Cosas de hombres
domingo, 10 de agosto de 2008
01:22 a.m.
Hoy ha sido el último viaje de mudanza. Y lo he disfrutado al máximo, aun a pesar de que las manos ya me duelen y que las rodillas se me entumieron. Y es que muy pocas veces tengo la oportunidad de pasar tanto tiempo con mi papá. De hecho, las últimas dos o tres semanas he pasado mucho más tiempo con mi papá que en todo el año que las ha antecedido. Siempre tenemos cosas que hacer, cosas diferentes, cosas diametralmente opuestas y contradictorias. De hecho, he llegado a creer que casi no tenemos nada en común. Él es práctico, hábil con las manos para cosas de hombres, come como hombre, y detesta todo lo que no entre en su definición de hombre. De hombre de bien, hombre moral, hombre cristiano. Yo soy complejo por herencia, torpe como pocos para los menesteres de herramientas, y digamos de gustos dispersos. Y sin embargo hay una cosa que siempre nos une. O, mejor dicho, tres cosas:
La primera es la fe. Y es que a pesar de las pequeñas divergencias en las prácticas, nuestra fe es la misma. O mejor dicho, heredé su fe y ahora la mantengo. Él es comprometido, seguro de la fe, trabaja por la salvación y por el Reino de los Cielos. Creo que muy pocas veces lo he visto dudar, muy pocas veces claudicar. Por mi parte, yo he dado vueltas y vueltas, y muy pocas veces he estado la mitad de decidido de lo que él está.

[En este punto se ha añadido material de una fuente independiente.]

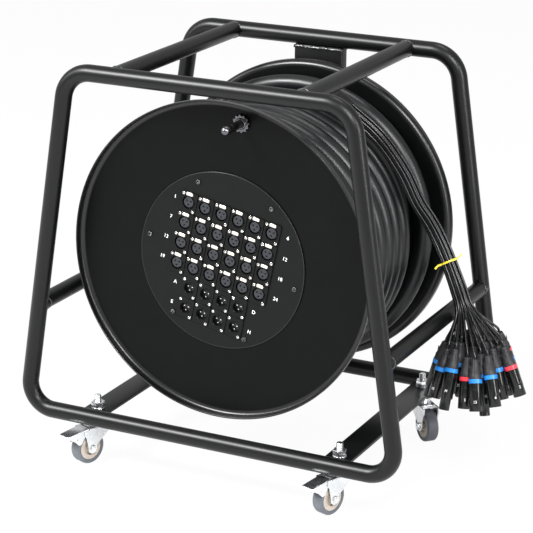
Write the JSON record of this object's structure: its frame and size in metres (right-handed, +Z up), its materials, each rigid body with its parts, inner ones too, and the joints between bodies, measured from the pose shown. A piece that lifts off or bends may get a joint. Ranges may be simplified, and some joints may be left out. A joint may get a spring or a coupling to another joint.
{
  "type": "multicore cable drum",
  "caption": "Cable drum with a round connector panel, turning on a spindle in a castored tube frame, wound with thick multicore cable whose tails end in plugs.",
  "frame": {"origin": "middle of the frame on the floor, under the drum, half way between the two hoops", "axes": "+X to the right seen from the connector panel, +Y to the rear along the drum's axis, +Z up"},
  "size_m": [0.7209, 0.4216, 0.6136],
  "materials": {
    "frame_paint": "satin black powder coat",
    "bar_paint": "gloss black powder coat",
    "drum_paint": "semi-gloss black powder coat",
    "panel_paint": "satin charcoal coat",
    "zinc": "zinc plated",
    "bright_steel": "bright nickel plate",
    "bearing_steel": "ground",
    "tyre": "light grey rubber",
    "wheel_plastic": "beige grey",
    "connector_metal": "black die casting",
    "contact_insert": "dark grey",
    "latch_metal": "bright",
    "cable_pvc": "black PVC with soft sheen",
    "tail_pvc": "black PVC",
    "grip_plastic": "black",
    "boot_rubber": "black ribbed boot",
    "shrink_sleeve": "black sleeve",
    "blue_plastic": "blue",
    "red_plastic": "red",
    "yellow_tie": "yellow",
    "plug_metal": "black nickel"
  },
  "bodies": {
    "frame": {"front_hoop": "frame_paint", "rear_hoop": "frame_paint", "top_tube_left": "frame_paint", "top_tube_right": "frame_paint", "side_tube_left": "frame_paint", "side_tube_right": "frame_paint", "base_bar_left": "bar_paint", "base_bar_right": "bar_paint", "rear_post": "frame_paint", "spindle": "zinc", "spindle_nut": "zinc", "caster_stems": "zinc", "stem_nuts": "zinc", "breakout": "shrink_sleeve", "input_tails": "tail_pvc", "return_tails": "tail_pvc", "tail_tie": "yellow_tie", "plug_boots": "boot_rubber", "blue_rings": "blue_plastic", "red_rings": "red_plastic", "input_plugs": "plug_metal", "return_plugs": "plug_metal"},
    "drum": {"front_flange": "drum_paint", "rear_flange": "drum_paint", "barrel": "drum_paint", "hub": "drum_paint", "hub_bearings": "bearing_steel", "connector_panel": "panel_paint", "panel_screws": "bright_steel", "input_sockets": "connector_metal", "input_inserts": "contact_insert", "return_sockets": "connector_metal", "return_pins": "bright_steel", "socket_screws": "bright_steel", "crank_pin": "bright_steel", "crank_nut": "zinc", "lower_layers": "cable_pvc", "winding": "cable_pvc", "cable_gland": "grip_plastic", "wiring_loom": "cable_pvc"},
    "crank_grip": {"crank_sleeve": "grip_plastic"},
    "latch_tabs": {"input_latches": "latch_metal"},
    "swivel_front_left": {"fork_front_left": "zinc", "axle_front_left": "zinc"},
    "castor_wheel_front_left": {"wheel_front_left": "wheel_plastic", "tyre_front_left": "tyre"},
    "swivel_front_right": {"fork_front_right": "zinc", "axle_front_right": "zinc"},
    "castor_wheel_front_right": {"wheel_front_right": "wheel_plastic", "tyre_front_right": "tyre"},
    "swivel_rear_left": {"fork_rear_left": "zinc", "axle_rear_left": "zinc"},
    "castor_wheel_rear_left": {"wheel_rear_left": "wheel_plastic", "tyre_rear_left": "tyre"},
    "swivel_rear_right": {"fork_rear_right": "zinc", "axle_rear_right": "zinc"},
    "castor_wheel_rear_right": {"wheel_rear_right": "wheel_plastic", "tyre_rear_right": "tyre"},
    "pedal_left": {"brake_pedal_left": "zinc"},
    "pedal_right": {"brake_pedal_right": "zinc"}
  },
  "joints": [
    {"name": "drum_spin", "type": "hinge", "parent": "frame", "child": "drum", "pos_m": [0, 0, 0.337], "axis": [0, 1, 0], "continuous": true},
    {"name": "crank_grip_spin", "type": "hinge", "parent": "drum", "child": "crank_grip", "pos_m": [0.03038, -0.162, 0.54277], "axis": [0, 1, 0], "continuous": true},
    {"name": "latch_press", "type": "slide", "parent": "drum", "child": "latch_tabs", "axis": [0, 1, 0], "range_m": [0, 0.0012], "stiffness_N_per_m": 400},
    {"name": "swivel_front_left", "type": "hinge", "parent": "frame", "child": "swivel_front_left", "pos_m": [-0.1985, -0.154, 0.06], "axis": [0, 0, 1], "continuous": true},
    {"name": "roll_front_left", "type": "hinge", "parent": "swivel_front_left", "child": "castor_wheel_front_left", "pos_m": [-0.20602, -0.17467, 0.025], "axis": [0.9397, -0.342, 0], "continuous": true},
    {"name": "swivel_front_right", "type": "hinge", "parent": "frame", "child": "swivel_front_right", "pos_m": [0.1985, -0.154, 0.06], "axis": [0, 0, 1], "continuous": true},
    {"name": "roll_front_right", "type": "hinge", "parent": "swivel_front_right", "child": "castor_wheel_front_right", "pos_m": [0.1917, -0.17492, 0.025], "axis": [0.9511, -0.309, 0], "continuous": true},
    {"name": "swivel_rear_left", "type": "hinge", "parent": "frame", "child": "swivel_rear_left", "pos_m": [-0.1985, 0.154, 0.06], "axis": [0, 0, 1], "continuous": true},
    {"name": "roll_rear_left", "type": "hinge", "parent": "swivel_rear_left", "child": "castor_wheel_rear_left", "pos_m": [-0.22017, 0.15782, 0.025], "axis": [-0.1736, -0.9848, 0], "continuous": true},
    {"name": "swivel_rear_right", "type": "hinge", "parent": "frame", "child": "swivel_rear_right", "pos_m": [0.1985, 0.154, 0.06], "axis": [0, 0, 1], "continuous": true},
    {"name": "roll_rear_right", "type": "hinge", "parent": "swivel_rear_right", "child": "castor_wheel_rear_right", "pos_m": [0.21459, 0.139, 0.025], "axis": [0.682, 0.7314, 0], "continuous": true},
    {"name": "press_pedal_left", "type": "hinge", "parent": "swivel_front_left", "child": "pedal_left", "pos_m": [-0.20876, -0.18219, 0.0551], "axis": [0.9397, -0.342, 0], "range_deg": [0, 12]},
    {"name": "press_pedal_right", "type": "hinge", "parent": "swivel_front_right", "child": "pedal_right", "pos_m": [0.18923, -0.18253, 0.0551], "axis": [0.9511, -0.309, 0], "range_deg": [0, 12]}
  ]
}
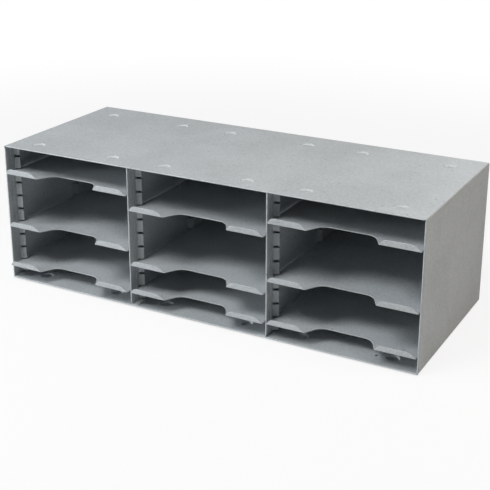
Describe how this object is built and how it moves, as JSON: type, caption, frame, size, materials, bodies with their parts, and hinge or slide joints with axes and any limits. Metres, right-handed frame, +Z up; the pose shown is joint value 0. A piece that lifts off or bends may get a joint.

En segundo lugar, una de las cosas más importantes para ambos, el vínculo primero: los deportes . Él estudió para profesor de educación física, no por el compromiso con los niños, sino porque era bueno para los deportes. En el camino, se hartó de tener que lidiar con hijos ajenos y se dedicó a otra cosa. Pero los deportes siguieron siendo prioridad. Él me enseñó a jugar prácticamente todos los deportes, y además me enseñó a mirarlos, a disfrutarlos escépticamente, en silencio, a no abaratar los elogios ni las expresiones de alegría. Me enseñó a escuchar en la radio los programas especializados; de fútbol, de beisbol, de box. Y en el camino de regreso, justamente, nos encontramos con un programa de esos que quedan pocos, en la línea de batalla, programa dedicado a la lucha de a de veras, la lucha no de famas sino de hombres, de cuerpo a cuerpo a ras de lona, lucha de héroes, de caballeros con máscara. Me enseñó a jugar tenis, frontón, a nadar los cuatro estilos, a jugar voleibol. Y sobre todo, el futbol, el juego de la memoria de los hombres. En el camino de ida y vuelta, escuchamos, sin parar, el 730 de AM, estadio W. Escuchamos partidos, escuchamos repeticiones, todo en silencio, con sólo breves comentarios que pensamos mucho antes de soltar.
Finalmente, la comida. No cualquier tipo de comida, la comida de hombres. Comida que sólo a veces soporto. Nada de verdura, nada de complejidades internacionales. Comida de hombre. En los trayectos hemos parado a comer en los tacos joven, un puesto de tacos de canasta; las tortas de la Covadonga, eternas compañeras del paso a Perote; los tacos de bistec de por la casa, nocturnos y al carbón; y el asadero de Darío, un lugar en la Joya, merendero de choferes y viajeros sabihondos -nunca turistas-, donde por 60 pesos se come carne de res, cerdo, pollo y conejo.
Nada de mujeres. No se habla de ellas, no se piensa en ellas, no se recuerdan sus modales. Se hace lo que los hombres hacen. Hablar poco, manejar, no pensar demasiado. No pensar que cuando lleguemos a casa, estará la ensalada lista, y tal vez lasagna o paella o chop suey, o alguna de esas cosas que las mamás preparan cuando los hombres regresan a casa. Lo comeremos en silencio, pensando todavía, en el plato de daríos, en los jugos proverbiales de la carne. Y en el silencio que reinaba entonces.